France’s National Assembly is discussing plans to change the law that obliges all teachers to teach in French, from kindergarten to university. By relaxing the law the French hope to attract more international students, but the idea is heavily opposed by a politicians and teachers that fear that France will lose its cultural identity.
Five people discussing Proust
Geneviève Fioraso, the French Minister of Higher Education started the debate because she is afraid that France is being left behind in the international ‘battle for brains’. She fears that French universities end up as places where “five people sit around a table discussing Proust”. Higher education has to open up says Fioraso and the language barrier makes it hard to attract foreign students, teachers and start joint-degree programs with universities from other countries.
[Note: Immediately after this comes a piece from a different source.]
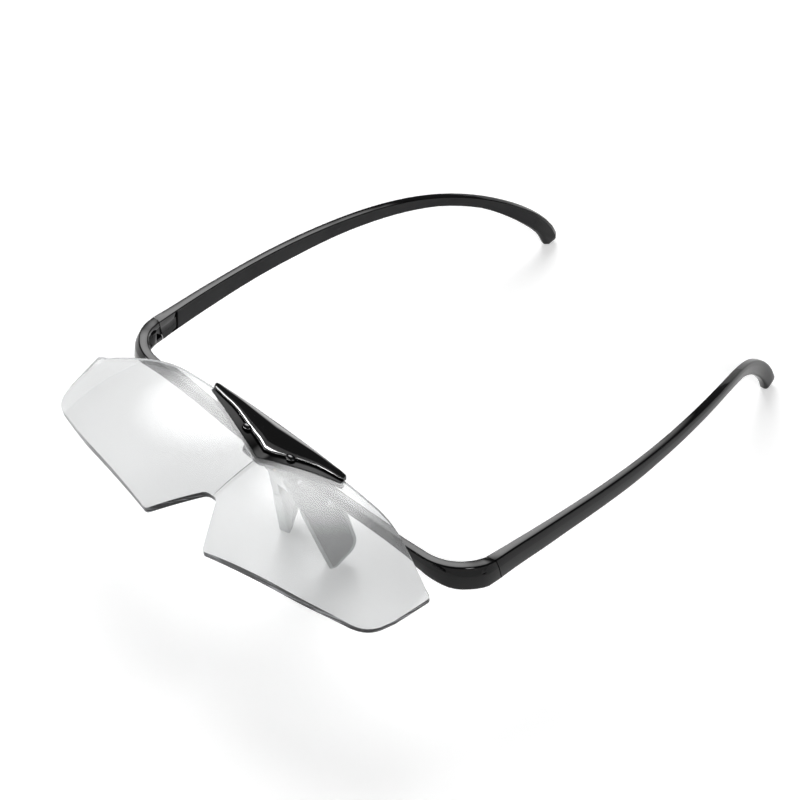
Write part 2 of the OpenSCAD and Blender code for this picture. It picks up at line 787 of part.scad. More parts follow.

Even with the strict rules, around 400 master’s programs and 790 training courses are offered in English. The survey English Taught Master’s in Europe 2012 showed that only Germany currently has more universities that offer courses in English, however the number of courses is relatively low. In Germany the number has risen from 88 in 2007 to 632. The number of English courses offered by Dutch universities has more than doubled since 2007 to over 800.
Trying to attract the best
The number of English courses has risen steeply since the start of the Bologna process. More students prefer English programs to increase their mobility and to get access to top-quality international teaching and research material. The proposed change in legislature is supported by a group of world-class researchers, including Nobel prize winner Francoise Barre-Sinoussi, who discovered the HIV-virus.
The education unions strongly oppose and threatened with a strike, they believe that France’s cultural heritage is at stake. The Academie Française fears the marginalization of the French language, not only in France but also in Francophone Africa. Fioraso disagrees and points out that France recently has dropped from the third to the fifth place on the ranking of most attractive countries for higher education. Fioraso adds that especially the most talented students seek alternatives for France.
President Hollande hopes by changing the law to attract more foreign students and help French graduates to compete in a global economy as the country struggles to regain competitiveness. Youth unemployment lies at 25 percent and the number of young people that work and study abroad has risen since the start of the economic crisis.